— start of AVAILABLE DATA —

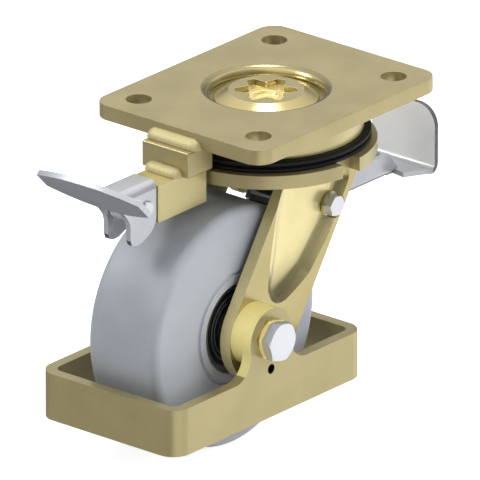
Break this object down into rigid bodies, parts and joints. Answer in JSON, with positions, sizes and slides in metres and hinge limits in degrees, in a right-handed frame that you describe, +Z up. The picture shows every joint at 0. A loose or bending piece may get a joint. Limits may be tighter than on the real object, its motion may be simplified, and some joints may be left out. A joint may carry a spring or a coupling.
{
  "type": "swivel castor",
  "caption": "Heavy swivel castor with a bolted top plate, directional lock, foot brake pedal and a welded foot guard round a solid wheel.",
  "frame": {"origin": "centre of the top plate's upper face, on the king pin's axis", "axes": "+X rolling direction towards the brake pedal, +Y along the axle towards its nut, +Z up"},
  "size_m": [0.2609, 0.1147, 0.17],
  "materials": {
    "gold_zinc": "satin",
    "weld": "satin",
    "silver_zinc": "satin",
    "bearing_steel": "satin",
    "black_rubber": "matte",
    "grey_nylon": "satin"
  },
  "bodies": {
    "base": {"top_plate": "gold_zinc", "king_pin": "gold_zinc", "upper_race": "gold_zinc", "swivel_balls": "bearing_steel", "lower_balls": "bearing_steel", "lower_race": "bearing_steel", "king_nut": "bearing_steel", "dust_seal": "black_rubber", "lock_spacer": "gold_zinc", "lock_housing": "gold_zinc", "weld_beads": "weld", "lock_spring": "bearing_steel"},
    "fork": {"crown_disc": "gold_zinc", "near_leg": "gold_zinc", "far_leg": "gold_zinc", "leg_bosses": "gold_zinc", "foot_guard": "gold_zinc", "axle_bolt": "silver_zinc", "axle_thin_nut": "gold_zinc", "axle_washer": "silver_zinc", "axle_nut": "silver_zinc", "axle_tube": "bearing_steel", "axle_spacers": "bearing_steel", "bearing_inner_rings": "bearing_steel", "brake_pivot_bolt": "silver_zinc", "brake_pivot_nut": "silver_zinc", "brake_pivot_tube": "bearing_steel"},
    "wheel": {"wheel": "grey_nylon", "bearing_outer_rings": "bearing_steel", "bearing_balls": "bearing_steel", "bearing_seals": "black_rubber"},
    "pedal": {"brake_pedal": "silver_zinc", "brake_shoe": "black_rubber", "brake_rivets": "silver_zinc"},
    "lock_bolt": {"lock_bolt": "silver_zinc"},
    "lever_pin": {"lever_pin": "silver_zinc"},
    "lever": {"lock_lever": "silver_zinc"}
  },
  "joints": [
    {"name": "swivel", "type": "hinge", "parent": "base", "child": "fork", "pos_m": [0, 0, 0], "axis": [0, 0, 1], "continuous": true},
    {"name": "wheel_spin", "type": "hinge", "parent": "fork", "child": "wheel", "pos_m": [-0.05, 0, -0.1075], "axis": [0, 1, 0], "continuous": true},
    {"name": "pedal_hinge", "type": "hinge", "parent": "fork", "child": "pedal", "pos_m": [0.0156, 0, -0.0598], "axis": [0, 1, 0], "range_deg": [0, 5.6]},
    {"name": "bolt_slide", "type": "slide", "parent": "base", "child": "lock_bolt", "axis": [-1, 0, 0], "range_m": [-0.0064, 0], "deforming": ["lock_spring"]},
    {"name": "pin_slide", "type": "slide", "parent": "base", "child": "lever_pin", "axis": [-1, 0, 0], "range_m": [0, 0.00641]},
    {"name": "lever_hinge", "type": "hinge", "parent": "lever_pin", "child": "lever", "pos_m": [-0.1024, 0, -0.0313], "axis": [0, -1, 0], "range_deg": [0, 63]}
  ],
  "couplings": [
    {"joint": "pin_slide", "follows": "lever_hinge", "m_per_rad": 0.0058205}
  ]
}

— end of AVAILABLE DATA —

▶ _WRITTEN TASK_
Exactly reproduce every line of the data above.

▶ _TASK SOLUTION_
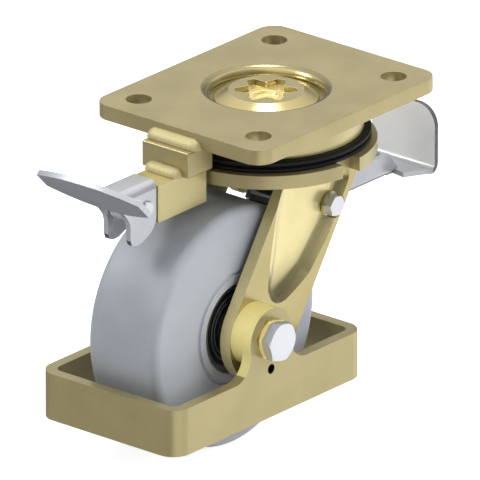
Break this object down into rigid bodies, parts and joints. Answer in JSON, with positions, sizes and slides in metres and hinge limits in degrees, in a right-handed frame that you describe, +Z up. The picture shows every joint at 0. A loose or bending piece may get a joint. Limits may be tighter than on the real object, its motion may be simplified, and some joints may be left out. A joint may carry a spring or a coupling.
{
  "type": "swivel castor",
  "caption": "Heavy swivel castor with a bolted top plate, directional lock, foot brake pedal and a welded foot guard round a solid wheel.",
  "frame": {"origin": "centre of the top plate's upper face, on the king pin's axis", "axes": "+X rolling direction towards the brake pedal, +Y along the axle towards its nut, +Z up"},
  "size_m": [0.2609, 0.1147, 0.17],
  "materials": {
    "gold_zinc": "satin",
    "weld": "satin",
    "silver_zinc": "satin",
    "bearing_steel": "satin",
    "black_rubber": "matte",
    "grey_nylon": "satin"
  },
  "bodies": {
    "base": {"top_plate": "gold_zinc", "king_pin": "gold_zinc", "upper_race": "gold_zinc", "swivel_balls": "bearing_steel", "lower_balls": "bearing_steel", "lower_race": "bearing_steel", "king_nut": "bearing_steel", "dust_seal": "black_rubber", "lock_spacer": "gold_zinc", "lock_housing": "gold_zinc", "weld_beads": "weld", "lock_spring": "bearing_steel"},
    "fork": {"crown_disc": "gold_zinc", "near_leg": "gold_zinc", "far_leg": "gold_zinc", "leg_bosses": "gold_zinc", "foot_guard": "gold_zinc", "axle_bolt": "silver_zinc", "axle_thin_nut": "gold_zinc", "axle_washer": "silver_zinc", "axle_nut": "silver_zinc", "axle_tube": "bearing_steel", "axle_spacers": "bearing_steel", "bearing_inner_rings": "bearing_steel", "brake_pivot_bolt": "silver_zinc", "brake_pivot_nut": "silver_zinc", "brake_pivot_tube": "bearing_steel"},
    "wheel": {"wheel": "grey_nylon", "bearing_outer_rings": "bearing_steel", "bearing_balls": "bearing_steel", "bearing_seals": "black_rubber"},
    "pedal": {"brake_pedal": "silver_zinc", "brake_shoe": "black_rubber", "brake_rivets": "silver_zinc"},
    "lock_bolt": {"lock_bolt": "silver_zinc"},
    "lever_pin": {"lever_pin": "silver_zinc"},
    "lever": {"lock_lever": "silver_zinc"}
  },
  "joints": [
    {"name": "swivel", "type": "hinge", "parent": "base", "child": "fork", "pos_m": [0, 0, 0], "axis": [0, 0, 1], "continuous": true},
    {"name": "wheel_spin", "type": "hinge", "parent": "fork", "child": "wheel", "pos_m": [-0.05, 0, -0.1075], "axis": [0, 1, 0], "continuous": true},
    {"name": "pedal_hinge", "type": "hinge", "parent": "fork", "child": "pedal", "pos_m": [0.0156, 0, -0.0598], "axis": [0, 1, 0], "range_deg": [0, 5.6]},
    {"name": "bolt_slide", "type": "slide", "parent": "base", "child": "lock_bolt", "axis": [-1, 0, 0], "range_m": [-0.0064, 0], "deforming": ["lock_spring"]},
    {"name": "pin_slide", "type": "slide", "parent": "base", "child": "lever_pin", "axis": [-1, 0, 0], "range_m": [0, 0.00641]},
    {"name": "lever_hinge", "type": "hinge", "parent": "lever_pin", "child": "lever", "pos_m": [-0.1024, 0, -0.0313], "axis": [0, -1, 0], "range_deg": [0, 63]}
  ],
  "couplings": [
    {"joint": "pin_slide", "follows": "lever_hinge", "m_per_rad": 0.0058205}
  ]
}